(Originally posted on The $76K Project on 10/24/2018)
Before we became financially responsible, we very much lived by the principles of YOLO. We took the vacations we wanted to take, bought the things we wanted to buy, and moved when we wanted to move. We paid little attention to whether we could afford those choices, which explains why we're now digging out of debt.
When we started our debt repayment journey in April of 2017, we wholeheartedly abandoned our YOLO ways so that we could reach our goals as quickly as possible. Every choice we made - from the things we purchased (or didn't purchase) to the jobs we took to the money we started investing - became about setting ourselves up for success down the line.
We've become obsessed with our financial future.
I'm not sure that's entirely a good thing.
I miss YOLO me.
I'm proud of how far we've come. I really am.

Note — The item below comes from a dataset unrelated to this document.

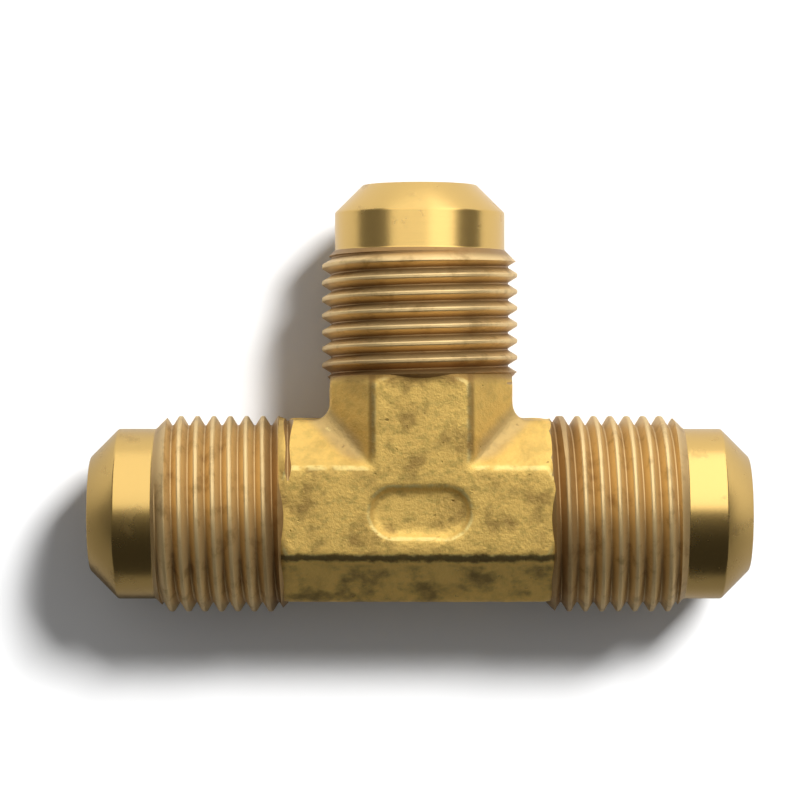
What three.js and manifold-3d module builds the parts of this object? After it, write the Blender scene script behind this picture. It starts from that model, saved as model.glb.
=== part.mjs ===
// A brass union tee with three male 45-degree flare ends, for 1/2 in tube.
// It is one forging: a tee-shaped body of chamfered-square section, with its three arms turned
// down and threaded 3/4-16, and a bore drilled in from each end.
// Millimetres, +Z up. The tee lies flat on its threads, with its run along X and its branch
// towards +Y. The origin is the middle of its footprint on the surface that it lies on.
import * as THREE from "three";
import { mergeVertices } from "three/addons/utils/BufferGeometryUtils.js";
import Module from "manifold-3d";

// The driving dimensions. Distances along an arm run outwards from where the axes cross.
const INCH = 25.4;
const ARM_LENGTH = 1.25 * INCH;
const BORE_RADIUS = 0.203 * INCH;
const LIP_RADIUS = 5.5; // the flat ring at the small end of the flare seat
const NOSE_RADIUS = 8.2;
const NOSE_START = ARM_LENGTH - 6.3; // where the thread's lead-in meets the plain nose
const THREAD_PITCH = INCH / 16;
const CREST_RADIUS = 9.45;
const ROOT_RADIUS = 8.55;
const CREST_HALF_WIDTH = 0.12;
const FORGING_END = 14; // the forging's own end, hidden inside the turned shank
const COLLAR_RADIUS = 9.1;
const COLLAR_STEP = 0.2; // from the end of an arm's body to its full collar
const SHANK_STEP = 0.35; // and to its full shank
const BODY_HALF = (11 / 32) * INCH; // half of 11/16 in across the flats
const RUN_FLAT_HALF = 4.2;
const BRANCH_FLAT_HALF = 4.5;
const RUN_OFFSET = 0.4; // the run's forged section sits this far towards the branch
const CROTCH_RADIUS = 1.4;
const PAD_LENGTH = 9.8;
const PAD_WIDTH = 5;
const PAD_DEPTH = 0.55;

// Each arm's own places along it: how far its body reaches before its corners have come down
// to the collar, where its groove has run out, and where its thread's crest passes its top,
// less whole pitches.
const BRANCH = { reach: 13.4, threadEnd: 12.7, crest: 0.43 };
const LEFT = { reach: 13.2, threadEnd: 12.3, crest: 0.45 };
const RIGHT = { reach: 12.75, threadEnd: 12.3, crest: 1.33 };

const SEGMENTS = 32; // round an arm
const HALF_SEGMENT = Math.PI / SEGMENTS; // round shapes turn by this, so that a flat lies down
const TO_CORNER = 1 / Math.cos(HALF_SEGMENT); // and radii are those of their flats
const FLANK_SLOPE = Math.tan(Math.PI / 6);
const SUNK = 0.2; // how far joined shapes run into each other
const CLEAR = 1; // how far a cutter runs past a face

const wasm = await Module();
wasm.setup();

// A closed three.js geometry as a solid. Triangles that merging collapses are dropped.
function solidOf(geometry) {
  const bare = new THREE.BufferGeometry();
  bare.setAttribute("position", geometry.getAttribute("position"));
  bare.setIndex(geometry.getIndex());
  const merged = mergeVertices(bare, 1e-4);
  const corners = merged.getIndex().array;
  const kept = [];
  for (let i = 0; i < corners.length; i += 3) {
    const [a, b, c] = corners.slice(i, i + 3);
    if (a !== b && b !== c && c !== a) kept.push(a, b, c);
  }
  const vertProperties = merged.getAttribute("position").array;
  const triVerts = new Uint32Array(kept);
  return new wasm.Manifold(new wasm.Mesh({ numProp: 3, vertProperties, triVerts }));
}

// A solid as a flat-shaded three.js geometry.
function geometryOf(solid) {
  const mesh = solid.getMesh();
  const geometry = new THREE.BufferGeometry();
  geometry.setAttribute("position", new THREE.BufferAttribute(mesh.vertProperties, 3));
  geometry.setIndex(new THREE.BufferAttribute(mesh.triVerts, 1));
  const flat = geometry.toNonIndexed();
  flat.computeVertexNormals();
  return flat;
}

// A solid of revolution about Y. The profile is [radius, distance along the arm] pairs that
// start and end on the axis.
function turned(profile) {
  const points = profile.map(([radius, along]) => new THREE.Vector2(radius * TO_CORNER, along));
  return solidOf(new THREE.LatheGeometry(points, SEGMENTS, HALF_SEGMENT));
}

// An arm as turned before threading, along +Y: shank, lead-in, nose, 45-degree seat and lip.
function turnedBlank(arm) {
  const shankStart = arm.reach + SHANK_STEP;
  return turned([
    [0, shankStart - (CREST_RADIUS - ROOT_RADIUS)],
    [ROOT_RADIUS, shankStart - (CREST_RADIUS - ROOT_RADIUS)],
    [CREST_RADIUS, shankStart],
    [CREST_RADIUS, NOSE_START - (CREST_RADIUS - NOSE_RADIUS)],
    [NOSE_RADIUS, NOSE_START],
    [NOSE_RADIUS, ARM_LENGTH - (NOSE_RADIUS - LIP_RADIUS)],
    [LIP_RADIUS, ARM_LENGTH],
    [0, ARM_LENGTH],
  ]);
}

// The thread's groove as a cutter: a long box wound round the arm, right-handed, with
// 60-degree flanks. It comes in over the nose, which is too slim for it to touch, and lifts
// out of the metal over its last half turn, beside the body.
function threadGroove(arm) {
  const grooveStart = arm.crest + THREAD_PITCH / 2;
  const stepsTo = (along) => Math.ceil(((along - grooveStart) / THREAD_PITCH) * SEGMENTS);
  const first = stepsTo(arm.threadEnd);
  const last = stepsTo(NOSE_START + THREAD_PITCH / 2);
  const runout = SEGMENTS / 2;
  const depth = CREST_RADIUS - ROOT_RADIUS;
  const rootHalfWidth = THREAD_PITCH / 2 - CREST_HALF_WIDTH - depth * FLANK_SLOPE;
  const groove = new THREE.BoxGeometry(1, 1, 1, 1, 1, last - first);
  const corner = groove.getAttribute("position");
  for (let i = 0; i < corner.count; i++) {
    const step = first + Math.round((corner.getZ(i) + 0.5) * (last - first));
    const lifted = Math.max(0, 1 - (step - first) / runout) * (depth + SUNK);
    const above = corner.getY(i) > 0 ? depth + SUNK / 2 : 0;
    const halfWidth = rootHalfWidth + above * FLANK_SLOPE;
    const angle = 2 * Math.PI * (step / SEGMENTS) + HALF_SEGMENT;
    const along = grooveStart + THREAD_PITCH * (angle / (2 * Math.PI));
    const radius = (ROOT_RADIUS + above + lifted) * TO_CORNER;
    corner.setXYZ(
      i,
      radius * Math.sin(angle),
      along + 2 * corner.getX(i) * halfWidth,
      radius * Math.cos(angle),
    );
  }
  return solidOf(groove);
}

// Half the body's width at a height above or below its middle plane, for a section whose
// flats are joined by 45-degree chamfers.
function halfWidthAt(height, flatHalf) {
  return BODY_HALF - Math.max(0, Math.abs(height) - flatHalf);
}

// A forged bar of the body along +Z, from `start` to `end`, as a geometry.
function forgedBar(flatHalf, start, end) {
  const section = new THREE.Shape();
  section.moveTo(BODY_HALF, -flatHalf);
  section.lineTo(BODY_HALF, flatHalf);
  section.lineTo(flatHalf, BODY_HALF);
  section.lineTo(-flatHalf, BODY_HALF);
  section.lineTo(-BODY_HALF, flatHalf);
  section.lineTo(-BODY_HALF, -flatHalf);
  section.lineTo(-flatHalf, -BODY_HALF);
  section.lineTo(flatHalf, -BODY_HALF);
  const bar = new THREE.ExtrudeGeometry(section, { depth: end - start, bevelEnabled: false });
  return bar.translate(0, 0, start);
}

// What the shoulder leaves of a bar, along +Y: its corners come down at 45 degrees to the
// collar.
function shoulderLimit(arm) {
  const wide = COLLAR_RADIUS + CLEAR;
  return turned([
    [0, -wide],
    [wide, -wide],
    [wide, arm.reach - CLEAR],
    [COLLAR_RADIUS, arm.reach],
    [COLLAR_RADIUS, FORGING_END],
    [0, FORGING_END],
  ]);
}

// The round collar that stands a little proud of the flats at the end of an arm's body,
// along +Y.
function collar(arm) {
  const rise = COLLAR_RADIUS + SUNK - BODY_HALF;
  const start = arm.reach + COLLAR_STEP;
  return turned([
    [0, start - rise],
    [COLLAR_RADIUS - rise, start - rise],
    [COLLAR_RADIUS, start],
    [COLLAR_RADIUS, FORGING_END],
    [0, FORGING_END],
  ]);
}

// The blend in the crotch between run and branch, on the +X side. Its radius is full beside
// the middle plane and shrinks to nothing where the chamfers meet at the flats.
function crotchBlend() {
  const web = new THREE.Shape();
  web.moveTo(-SUNK, -SUNK);
  web.lineTo(CROTCH_RADIUS, -SUNK);
  web.lineTo(CROTCH_RADIUS, 0);
  web.absarc(CROTCH_RADIUS, CROTCH_RADIUS, CROTCH_RADIUS, -Math.PI / 2, -Math.PI, true);
  web.lineTo(-SUNK, CROTCH_RADIUS);
  const top = BODY_HALF - SUNK;
  const levels = [-top, -BRANCH_FLAT_HALF, -RUN_FLAT_HALF, RUN_FLAT_HALF, BRANCH_FLAT_HALF, top];
  const steps = levels.length - 1;
  const blend = new THREE.ExtrudeGeometry(web, {
    depth: steps,
    steps,
    curveSegments: 6,
    bevelEnabled: false,
  });
  const corner = blend.getAttribute("position");
  for (let i = 0; i < corner.count; i++) {
    const height = levels[Math.round(corner.getZ(i))];
    const run = halfWidthAt(height, RUN_FLAT_HALF);
    const branch = halfWidthAt(height, BRANCH_FLAT_HALF);
    const share = (run - RUN_FLAT_HALF) / (BODY_HALF - RUN_FLAT_HALF);
    corner.setXYZ(
      i,
      branch + corner.getX(i) * share,
      run + RUN_OFFSET + corner.getY(i) * share,
      height,
    );
  }
  return solidOf(blend);
}

// The shallow oblong pad sunk into the upper flat by the die, with drafted walls, as a cutter.
function padCutter() {
  const end = (PAD_LENGTH - PAD_WIDTH) / 2;
  const floor = PAD_WIDTH / 2 - PAD_DEPTH;
  const outline = new THREE.Shape();
  outline.absarc(end, 0, floor, -Math.PI / 2, Math.PI / 2, false);
  outline.absarc(-end, 0, floor, Math.PI / 2, -Math.PI / 2, false);
  const cutter = new THREE.ExtrudeGeometry(outline, {
    depth: CLEAR,
    bevelThickness: PAD_DEPTH,
    bevelSize: PAD_DEPTH,
    bevelSegments: 1,
    curveSegments: 8,
  });
  return solidOf(cutter.translate(0, RUN_OFFSET, BODY_HALF));
}

// A solid built along +Y, turned to the left arm or to the right one.
const toLeft = (solid) => solid.rotate([0, 0, 90]);
const toRight = (solid) => solid.rotate([0, 0, -90]);

// The forged body: run, branch, collars, crotch blends and pad.
function forgedBody() {
  const runBar = forgedBar(RUN_FLAT_HALF, -FORGING_END, FORGING_END);
  runBar.rotateY(Math.PI / 2).translate(0, RUN_OFFSET, 0);
  const branchBar = forgedBar(BRANCH_FLAT_HALF, 0, FORGING_END).rotateX(-Math.PI / 2);
  const runLimit = toLeft(shoulderLimit(LEFT)).add(toRight(shoulderLimit(RIGHT)));
  const runCollars = toLeft(collar(LEFT)).add(toRight(collar(RIGHT)));
  const blend = crotchBlend();
  return solidOf(runBar)
    .intersect(runLimit)
    .add(solidOf(branchBar).intersect(shoulderLimit(BRANCH)))
    .add(collar(BRANCH))
    .add(runCollars.translate([0, RUN_OFFSET, 0]))
    .add(blend)
    .add(blend.mirror([1, 0, 0]))
    .subtract(padCutter());
}

// The drilled bore: down each arm to the middle, where the three meet.
function bore() {
  const length = ARM_LENGTH + CLEAR;
  const branch = turned([
    [0, 0],
    [BORE_RADIUS, 0],
    [BORE_RADIUS, length],
    [0, length],
  ]);
  return branch.add(toLeft(branch).translate([SUNK, 0, 0])).add(toRight(branch));
}

const tee = forgedBody()
  .add(turnedBlank(BRANCH))
  .add(toLeft(turnedBlank(LEFT)))
  .add(toRight(turnedBlank(RIGHT)))
  .subtract(threadGroove(BRANCH))
  .subtract(toLeft(threadGroove(LEFT)))
  .subtract(toRight(threadGroove(RIGHT)))
  .subtract(bore());

const brass = new THREE.MeshStandardMaterial({ color: 0xbb9b54, metalness: 1, roughness: 0.35 });
const teeBody = new THREE.Mesh(geometryOf(tee), brass);
teeBody.name = "tee_body";
teeBody.position.set(0, (CREST_RADIUS - ARM_LENGTH) / 2, CREST_RADIUS);

const flareTee = new THREE.Group();
flareTee.add(teeBody);

export default flareTee;
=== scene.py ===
import math

import bmesh
import bpy
from mathutils import Matrix, Vector, noise


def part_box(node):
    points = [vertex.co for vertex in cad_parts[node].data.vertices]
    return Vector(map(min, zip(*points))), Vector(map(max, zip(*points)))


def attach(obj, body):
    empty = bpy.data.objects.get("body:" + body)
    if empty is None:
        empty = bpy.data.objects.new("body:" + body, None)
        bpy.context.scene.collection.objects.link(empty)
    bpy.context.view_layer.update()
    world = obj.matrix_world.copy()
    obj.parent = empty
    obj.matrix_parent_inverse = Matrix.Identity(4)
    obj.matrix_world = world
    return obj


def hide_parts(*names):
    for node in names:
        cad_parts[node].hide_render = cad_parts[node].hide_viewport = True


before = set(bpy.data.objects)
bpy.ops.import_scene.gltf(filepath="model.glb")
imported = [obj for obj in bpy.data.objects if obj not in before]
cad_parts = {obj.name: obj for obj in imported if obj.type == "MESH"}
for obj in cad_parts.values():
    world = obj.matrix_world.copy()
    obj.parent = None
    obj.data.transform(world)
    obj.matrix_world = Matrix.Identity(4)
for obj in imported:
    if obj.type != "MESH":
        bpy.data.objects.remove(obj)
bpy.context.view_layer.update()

# ---------------------------------------------------------------------------------------------
# The forging. The tee starts as one hot brass forging: a run and a branch of square section
# with chamfered edges, struck between two dies that meet at its middle plane. It is modelled
# about the point where the three arms cross, with the branch along +Y.
# ---------------------------------------------------------------------------------------------
MM = 0.001
lowest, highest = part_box("tee_body")
arm_length = highest.x
crest_radius = (highest.z - lowest.z) / 2
crossing = Vector((0, lowest.y + crest_radius, lowest.z + crest_radius))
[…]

But here's the thing: I'm not necessarily happy with who I've become in this process.
Before we started tackling our debt, I was:
- Relatively optimistic about the future
- A risk taker
I wasn't always happy - who is? - but I was idealistic. I had faith that things would work out if I just had the courage to take the next step. I was excited about life and its possibilities. Some of the best and most indelible things I've done in my life have been done on credit, supported by crappy health insurance.

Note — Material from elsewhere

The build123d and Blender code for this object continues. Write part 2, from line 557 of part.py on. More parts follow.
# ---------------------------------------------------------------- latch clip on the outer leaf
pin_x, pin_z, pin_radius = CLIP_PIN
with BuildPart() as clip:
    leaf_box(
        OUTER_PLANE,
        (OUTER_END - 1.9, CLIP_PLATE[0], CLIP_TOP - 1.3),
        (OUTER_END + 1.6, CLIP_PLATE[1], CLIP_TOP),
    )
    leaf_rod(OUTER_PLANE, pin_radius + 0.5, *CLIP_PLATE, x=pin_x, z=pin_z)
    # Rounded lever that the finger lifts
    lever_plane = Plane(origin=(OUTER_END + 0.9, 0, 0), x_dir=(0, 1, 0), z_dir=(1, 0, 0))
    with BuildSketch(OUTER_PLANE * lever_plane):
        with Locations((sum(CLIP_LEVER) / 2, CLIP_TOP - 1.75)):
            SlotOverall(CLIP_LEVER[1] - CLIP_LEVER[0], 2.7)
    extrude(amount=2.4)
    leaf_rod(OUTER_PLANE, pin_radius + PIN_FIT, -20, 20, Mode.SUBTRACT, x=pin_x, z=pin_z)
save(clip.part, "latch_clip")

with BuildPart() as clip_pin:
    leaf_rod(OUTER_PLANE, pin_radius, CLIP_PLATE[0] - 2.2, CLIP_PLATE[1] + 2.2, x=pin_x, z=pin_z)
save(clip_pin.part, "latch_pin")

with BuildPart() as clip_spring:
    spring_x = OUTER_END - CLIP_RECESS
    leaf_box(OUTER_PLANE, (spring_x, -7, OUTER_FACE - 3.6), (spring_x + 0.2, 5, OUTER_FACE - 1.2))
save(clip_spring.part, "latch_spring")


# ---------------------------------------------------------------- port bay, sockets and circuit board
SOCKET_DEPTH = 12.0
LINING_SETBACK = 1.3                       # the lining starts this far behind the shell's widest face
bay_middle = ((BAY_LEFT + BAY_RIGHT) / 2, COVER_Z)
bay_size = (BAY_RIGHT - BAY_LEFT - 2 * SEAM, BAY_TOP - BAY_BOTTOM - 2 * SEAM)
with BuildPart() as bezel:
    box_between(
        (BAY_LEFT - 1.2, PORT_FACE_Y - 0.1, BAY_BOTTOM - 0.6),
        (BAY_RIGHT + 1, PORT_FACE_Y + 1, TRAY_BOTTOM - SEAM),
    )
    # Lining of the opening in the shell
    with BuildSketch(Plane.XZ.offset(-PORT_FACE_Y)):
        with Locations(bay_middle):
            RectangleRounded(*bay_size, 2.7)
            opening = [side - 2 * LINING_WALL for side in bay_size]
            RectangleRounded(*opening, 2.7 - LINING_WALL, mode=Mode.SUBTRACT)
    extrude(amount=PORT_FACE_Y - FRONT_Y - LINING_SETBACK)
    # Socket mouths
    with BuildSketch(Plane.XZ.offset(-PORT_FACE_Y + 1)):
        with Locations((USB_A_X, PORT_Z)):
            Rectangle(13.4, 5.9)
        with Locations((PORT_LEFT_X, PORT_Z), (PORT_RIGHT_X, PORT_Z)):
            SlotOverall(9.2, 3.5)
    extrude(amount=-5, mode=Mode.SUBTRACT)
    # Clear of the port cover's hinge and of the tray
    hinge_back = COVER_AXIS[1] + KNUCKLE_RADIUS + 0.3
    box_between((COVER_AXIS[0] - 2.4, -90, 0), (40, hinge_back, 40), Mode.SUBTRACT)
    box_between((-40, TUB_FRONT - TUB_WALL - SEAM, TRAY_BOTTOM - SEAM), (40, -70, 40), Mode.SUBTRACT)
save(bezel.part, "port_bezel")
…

Now we're out of credit card debt and well into our student loan repayment. We have real jobs and employer-sponsored health insurance and I am:
- Unfulfilled in my work
- Bored out of my mind most days
- Constantly worried about things that could go wrong, financially or otherwise
- Not really excited about the future
This past weekend I sat down to make some personal goals, and outside of some well-defined financial benchmarks, I couldn't bring myself to write down anything. Why? Because I'm completely uninspired right now. Every goal I could think of that fits into our current debt repayment paradigm seems lackluster and pointless.
Something needs to change, and I think the thing that needs to change is that we need step back for a few months and prioritize the present over the future. I don't mean that we should go back into credit card debt or that we should quit our jobs tomorrow. But maybe it's okay to slow this whole thing down a little bit, because I really don't see why I should sacrifice the things I like about myself for the unknowns of tomorrow.
So what's that going to take?
One, I need to find a satisfying career path. That could mean getting a new job, but more likely it means saving up and planning for that career break I've talked about and figuring out a way to work for myself. Which feels scary. What about health insurance? What about a steady paycheck? What about being able to afford our rent? Will we be able to get by on one income for a while?
I don't know, but venturing into the unknown, even if it means occasionally MacGyvering my way along, sounds way more appealing than sitting at a desk for the next 25 years.
Two, at least for now, we need to change our emphasis from debt repayment to saving. I've had a lot of good conversations on Twitter this week about the best way to use money: pay off debt? Invest? Build up the emergency fund? As several smart people keep pointing out, there's no right answer because personal finance is personal.
Yes, paying off debt feels fantastic. It's a high, and it's addictive. But. I also want to be able to make this career shift. I want to be able to attend events like CentsPositive and Lola Retreat. I want to be able to take a trip outside the country with my family. I don't want to wait two or three more years to do that.
Is it worth it to me to keep paying $600 a month to student loans a while longer?
I think so.
So in November, we're going to take a little break from the student loans. We're going on a family hiking trip over Thanksgiving, and then we're going to put the rest of our disposable income into our savings account. We'll build up that savings until the end of next summer while we try to map out a career plan, whether that means me finding a new job, re-training, or building my own business.
It doesn't sound like the wisest move financially, and yet it feels like the right path.
Don't get me wrong: I'm all for planning for the future and making wise financial choices. But not at the expense of the things that make me who I am.